ENTRIES -

## start

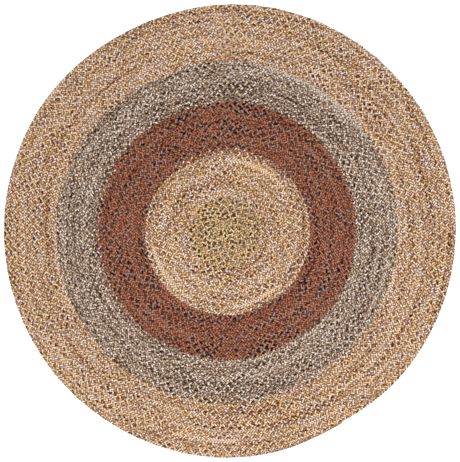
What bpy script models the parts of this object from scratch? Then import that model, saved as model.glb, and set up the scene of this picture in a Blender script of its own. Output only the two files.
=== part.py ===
"""Round braided rug. Five lengths of flat three-strand braid, each in its own colours, are
wound one after another into a single flat coil and laced edge to edge.

Each length is one closed body. Its top follows the rows of braid, with a crest along the
middle of every row and a groove where two rows are laced. Its underside is flat.
Units are metres, +Z is up, and the rug lies on z = 0 with its middle over the origin.
"""

import math
from collections import namedtuple

import bmesh
import bpy
from mathutils import Vector

# The braid
ROW_WIDTH = 0.0203  # one row of braid, from groove to groove
CREST_HEIGHT = 0.0095  # thickness of the braid along the middle of a row
GROOVE_HEIGHT = 0.0060  # height at which two rows are laced
SEAM = 0.0003  # gap between two lengths of braid

# The coil: it winds anticlockwise, seen from above
START_ANGLE = math.radians(120)  # where the coil's inner end points
STEPS_PER_TURN = 60
END_TAPER = 1 / 9  # last part of a turn, over which the braid's outer end narrows
END_WIDTH = 0.25  # width left at the outer end, as a share of a row

# How unevenly the rug lies
DRIFT = 0.025  # how far the coil's middle lies from the middle of the outer rows
DRIFT_ANGLE = math.radians(206)
Pinch = namedtuple("Pinch", "depth angle half_width")
PINCHES = (  # sides on which the rows are drawn in
    Pinch(0.0088, math.radians(116), math.radians(34)),
    Pinch(0.0085, math.radians(300), math.radians(21)),
)
PINCH_FULL_RADIUS = 0.30  # inside this the pinches die away towards the heart

# Each length of braid: where its end is in turns from the middle, and its mean colour
Length = namedtuple("Length", "name ends_at_turn colour roughness")
LENGTHS = (
    Length("heart_braid", 7.6, (0.34, 0.25, 0.13), 0.92),
    Length("inner_braid", 16.9, (0.37, 0.26, 0.17), 0.92),
    Length("rust_braid", 26.2, (0.17, 0.07, 0.045), 0.94),
    Length("grey_braid", 34.5, (0.24, 0.20, 0.15), 0.94),
    Length("border_braid", 45.5, (0.37, 0.26, 0.16), 0.92),
)
OUTER_RADIUS = ROW_WIDTH * LENGTHS[-1].ends_at_turn
LAST_STEP = round(LENGTHS[-1].ends_at_turn * STEPS_PER_TURN)
HALF_TURN = STEPS_PER_TURN // 2


def clear_scene():
    """Starts from an empty file."""
    for thing in list(bpy.data.objects):
        bpy.data.objects.remove(thing, do_unlink=True)


def angle_at(step):
    """Direction of a step along the coil, seen from the coil's middle."""
    return START_ANGLE + math.tau * step / STEPS_PER_TURN


def groove_radius(step):
    """Distance from the coil's middle to the outer edge of the row at this step."""
    full = ROW_WIDTH * step / STEPS_PER_TURN
    into_taper = 1 - (LAST_STEP - step) / (END_TAPER * STEPS_PER_TURN)
    if into_taper <= 0:
        return full
    eased = into_taper * into_taper * (3 - 2 * into_taper)
    return full - ROW_WIDTH * (1 - END_WIDTH) * eased


def crest_radius(step):
    """Distance from the coil's middle to the middle of the row at this step."""
    return (groove_radius(step) + groove_radius(step - STEPS_PER_TURN)) / 2


def pinch(angle, radius):
    """How far the rows are drawn towards the middle in this direction."""
    drawn_in = 0.0
    for side in PINCHES:
        off = math.remainder(angle - side.angle, math.tau) / side.half_width
        if abs(off) < 1:
            drawn_in += side.depth * math.cos(off * math.pi / 2) ** 2
    return drawn_in * min(radius / PINCH_FULL_RADIUS, 1.0)


def lay(step, radius, height, outward=0.0, onward=0.0):
    """Point on the laid rug, moved outward and onward along the row by small clearances."""
    angle = angle_at(step)
    out = Vector((math.cos(angle), math.sin(angle), 0))
    along = Vector((-out.y, out.x, 0))
    drift = DRIFT * (1 - (radius / OUTER_RADIUS) ** 3)
    centre = drift * Vector((math.cos(DRIFT_ANGLE), math.sin(DRIFT_ANGLE), 0))
    level = Vector((0, 0, height))
    reach = radius - pinch(angle, radius) + outward
    return centre + reach * out + onward * along + level


class RidgedLength:
    """The top of one length of braid, wound from its first step to its last."""

    def __init__(self, first, last):
        self.mesh = bmesh.new()
        self.first = first
        self.last = last
        self.grooves = {}
        self.crests = {}

    def clearances(self, step):
        """Outward and onward shifts that keep this length clear of its neighbours."""
        outward = 0.0
        onward = 0.0
        if self.first and step <= self.first:
            outward = SEAM / 2
        if step >= self.last - STEPS_PER_TURN and self.last < LAST_STEP:
            outward = -SEAM / 2
        if self.first and step in (self.first, self.first - STEPS_PER_TURN):
            onward = SEAM / 2
        if self.last < LAST_STEP and step in (self.last, self.last - STEPS_PER_TURN):
            onward = -SEAM / 2
        return outward, onward

    def groove(self, step):
        """Vertex in the groove outside the row at this step; the coil's middle before it."""
        step = max(step, 0)
        if step not in self.grooves:
            outward, onward = self.clearances(step)
            place = lay(step, groove_radius(step), GROOVE_HEIGHT, outward, onward)
            self.grooves[step] = self.mesh.verts.new(place)
        return self.grooves[step]

    def crest(self, step):
        """Vertex on the crest of the row at this step."""
        if step == HALF_TURN:
            return self.groove(0)
        if step not in self.crests:
            at_cap = step in (self.first, self.last)
            onward = self.clearances(step)[1] if at_cap else 0.0
            place = lay(step, crest_radius(step), CREST_HEIGHT, 0.0, onward)
            self.crests[step] = self.mesh.verts.new(place)
        return self.crests[step]

    def face(self, *corners):
        """Face between the corners that differ."""
        kept = list(dict.fromkeys(corners))
        if len(kept) > 2:
            self.mesh.faces.new(kept)

    def wind(self):
        """Lofts the slopes from groove to crest to groove along the whole length."""
        for step in range(self.first, self.last):
            after = step + 1
            if step < HALF_TURN:
                self.face(self.groove(0), self.groove(step), self.groove(after))
                continue
            inner = self.groove(step - STEPS_PER_TURN)
            inner_after = self.groove(after - STEPS_PER_TURN)
            self.face(inner, self.crest(step), self.crest(after), inner_after)
            self.face(self.crest(step), self.groove(step), self.groove(after), self.crest(after))

    def close(self):
        """Drops side walls from the open edges to the surface and fills the underside."""
        rim = [edge for edge in self.mesh.edges if edge.is_boundary]
        dropped = bmesh.ops.extrude_edge_only(self.mesh, edges=rim)["geom"]
        for part in dropped:
            if isinstance(part, bmesh.types.BMVert):
                part.co.z = 0.0
        foot = [edge for edge in self.mesh.edges if edge.is_boundary]
        bmesh.ops.triangle_fill(self.mesh, use_beauty=True, edges=foot)
        bmesh.ops.recalc_face_normals(self.mesh, faces=self.mesh.faces)


def yarn_material(length):
    """Plain yarn in the mean colour of this length."""
    material = bpy.data.materials.new(length.name + "_yarn")
    material.use_nodes = True
    shader = material.node_tree.nodes["Principled BSDF"]
    shader.inputs["Base Color"].default_value = (*length.colour, 1)
    shader.inputs["Roughness"].default_value = length.roughness
    shader.inputs["Metallic"].default_value = 0.0
    material.diffuse_color = (*length.colour, 1)
    return material


def wind_length(length, first, last, collection):
    """One length of braid as a named object."""
    top = RidgedLength(first, last)
    top.wind()
    top.close()
    mesh = bpy.data.meshes.new(length.name)
    top.mesh.to_mesh(mesh)
    top.mesh.free()
    mesh.materials.append(yarn_material(length))
    wound = bpy.data.objects.new(length.name, mesh)
    collection.objects.link(wound)
    return wound


def centre_on_origin(pieces):
    """Moves the meshes so that the middle of the rug's outline is over the origin."""
    points = [vertex.co for piece in pieces for vertex in piece.data.vertices]
    low = Vector((min(p.x for p in points), min(p.y for p in points), 0))
    high = Vector((max(p.x for p in points), max(p.y for p in points), 0))
    middle = (low + high) / 2
    for piece in pieces:
        for vertex in piece.data.vertices:
            vertex.co -= middle


def build_rug():
    """All lengths, wound one after another from the heart to the border."""
    collection = bpy.data.collections.new("braided_rug")
    bpy.context.scene.collection.children.link(collection)
    pieces = []
    first = 0
    for length in LENGTHS:
        last = round(length.ends_at_turn * STEPS_PER_TURN)
        pieces.append(wind_length(length, first, last, collection))
        first = last
    centre_on_origin(pieces)


clear_scene()
build_rug()
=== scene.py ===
"""Looks of the round braided rug: five lengths of three-strand braid in their own yarns,
plaited, wound into one flat coil, and laid on a pale floor under soft light."""

import math
from collections import namedtuple
from itertools import product

import bpy
import numpy as np
from bpy.props import FloatProperty, FloatVectorProperty, IntProperty, PointerProperty
from bpy.types import Operator, Panel, PropertyGroup
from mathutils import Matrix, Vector
from mathutils.bvhtree import BVHTree


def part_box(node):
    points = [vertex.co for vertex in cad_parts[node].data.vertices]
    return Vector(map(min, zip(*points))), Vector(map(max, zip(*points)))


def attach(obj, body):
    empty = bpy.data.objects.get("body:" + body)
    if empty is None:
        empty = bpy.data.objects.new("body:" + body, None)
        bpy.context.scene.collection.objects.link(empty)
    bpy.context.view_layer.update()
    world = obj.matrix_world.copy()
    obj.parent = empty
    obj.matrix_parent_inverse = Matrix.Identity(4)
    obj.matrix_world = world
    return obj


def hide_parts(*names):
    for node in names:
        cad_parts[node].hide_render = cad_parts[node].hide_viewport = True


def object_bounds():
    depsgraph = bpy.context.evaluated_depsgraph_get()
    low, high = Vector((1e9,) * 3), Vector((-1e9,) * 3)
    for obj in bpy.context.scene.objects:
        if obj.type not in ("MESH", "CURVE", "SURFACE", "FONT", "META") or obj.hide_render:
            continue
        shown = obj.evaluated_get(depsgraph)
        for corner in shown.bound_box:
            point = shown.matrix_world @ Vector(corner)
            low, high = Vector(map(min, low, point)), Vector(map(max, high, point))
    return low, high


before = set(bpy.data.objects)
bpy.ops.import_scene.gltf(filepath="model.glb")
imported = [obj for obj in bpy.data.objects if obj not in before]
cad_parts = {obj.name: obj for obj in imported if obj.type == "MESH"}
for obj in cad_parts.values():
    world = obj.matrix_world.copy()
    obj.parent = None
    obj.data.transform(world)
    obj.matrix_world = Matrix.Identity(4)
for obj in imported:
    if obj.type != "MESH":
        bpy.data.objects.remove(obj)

bl_info = {
    "name": "Round Braided Rug",
    "version": (1, 0, 0),
    "blender": (4, 5, 0),
    "location": "3D View > Sidebar > Rug",
    "description": "Plaits the lengths of a round braided rug and lights it from above",
    "category": "Object",
}

CAD_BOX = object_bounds()

# The lengths of braid, from the heart outwards, and where each ends in turns of the coil
Length = namedtuple("Length", "node slot piece ends_at_turn yarns")
LENGTHS = {
    "heart": Length("heart_braid", "heart_yarn", "heart_plait", 7.6, "heart_yarns"),
    "inner": Length("inner_braid", "inner_yarn", "inner_plait", 16.9, "inner_yarns"),
    "rust": Length("rust_braid", "rust_yarn", "rust_plait", 26.2, "rust_yarns"),
    "grey": Length("grey_braid", "grey_yarn", "grey_plait", 34.5, "grey_yarns"),
    "border": Length("border_braid", "border_yarn", "border_plait", 45.5, "border_yarns"),
}
FIRST_TURN = 0.2  # inside this the coil is too tight to hold a strand
LAST_TURN = LENGTHS["border"].ends_at_turn
CHANGES = (-0.12, 0.12, 0.0)  # turns by which each strand changes its yarn early or late
UNCHANGED = (0.0, 0.0, 0.0)  # for the coil's two ends
SAMPLES_PER_TURN = 720  # places at which the coil is worked out
OUTLINE_STEPS = 60  # sides of one turn of the outline

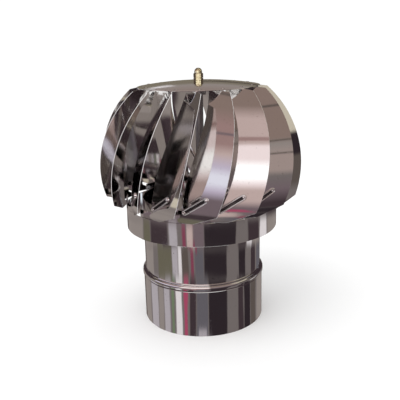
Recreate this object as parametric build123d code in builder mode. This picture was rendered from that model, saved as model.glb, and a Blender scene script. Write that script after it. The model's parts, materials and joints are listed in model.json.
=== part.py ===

## end

TASK PROMPT -
Which lines above contain "context"? Show each of them.

ANSWER -
    bpy.context.scene.collection.children.link(collection)
        bpy.context.scene.collection.objects.link(empty)
    bpy.context.view_layer.update()
    depsgraph = bpy.context.evaluated_depsgraph_get()
    for obj in bpy.context.scene.objects:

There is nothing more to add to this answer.